Le risque s’avère un sujet difficile à aborder, certes, car cela prend du courage pour tenir compte à la fois des faits et des valeurs, et pour définir les enjeux en termes absolus et honnêtes – comme je l’ai fait dans le paragraphe d’introduction de ce blogue. Mais il y a des gens – y compris ces milliers de personnes qui se sont inscrites aux audiences de la Commission d’examen conjoint pour partager leur point de vue – qui possèdent les connaissances et les compétences nécessaires, qui ont le courage d’aborder franchement le risque et de faire le bien. La Commission entend actuellement les exposés oraux, de courtes déclarations de 10 minutes faites par des Canadiens ordinaires dont plusieurs ont une connaissance approfondie de la géographie de cette région par où passerait le pétrole et qui ont tous des valeurs profondément ancrées dans la terre et la mer. Ces gens sont invités à s’exprimer sur la question de savoir si le risque en vaut vraiment la peine. Les audiences de la Commission se poursuivront encore pendant quelques semaines.

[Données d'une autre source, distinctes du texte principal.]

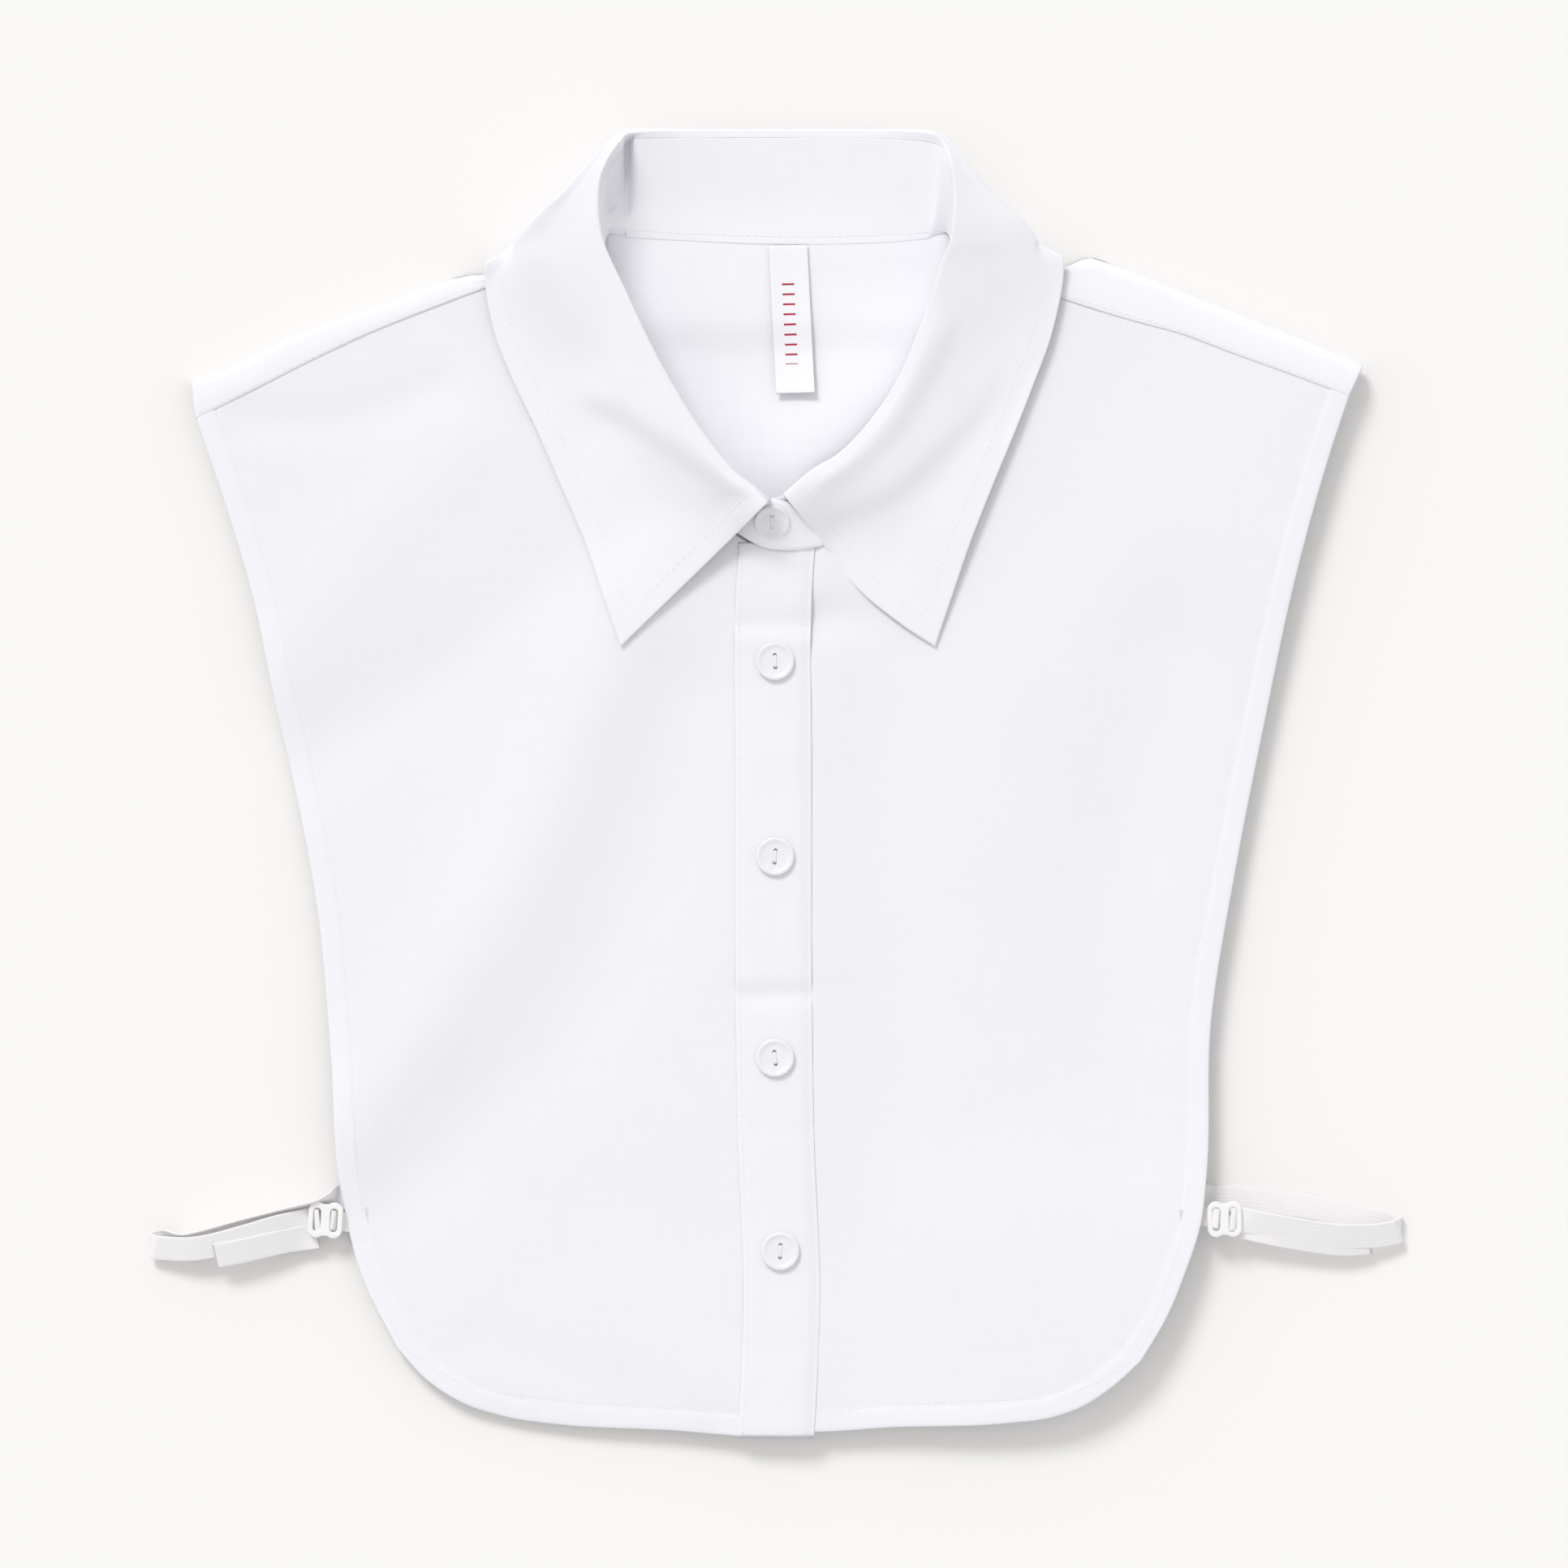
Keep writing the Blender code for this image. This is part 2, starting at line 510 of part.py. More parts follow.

Je vous recommande fortement d’écouter ces audiences aux heures (GMT – 7 h) de webémission en direct. Cela vous donnera peut-être le goût de partager vos propres points de vue et de dire ce que la région du Grand Ours signifie pour vous. Bref, le jeu en vaut-il la chandelle?


[i] Environnement Canada, West Coast Marine Weather Hazards Manual, 1992, p. 113.
[ii] Owen S. Lange, The Veil of Chaos, Living with Weather Along the British Columbia Coast, Environnement Canada, 2003, p. 160.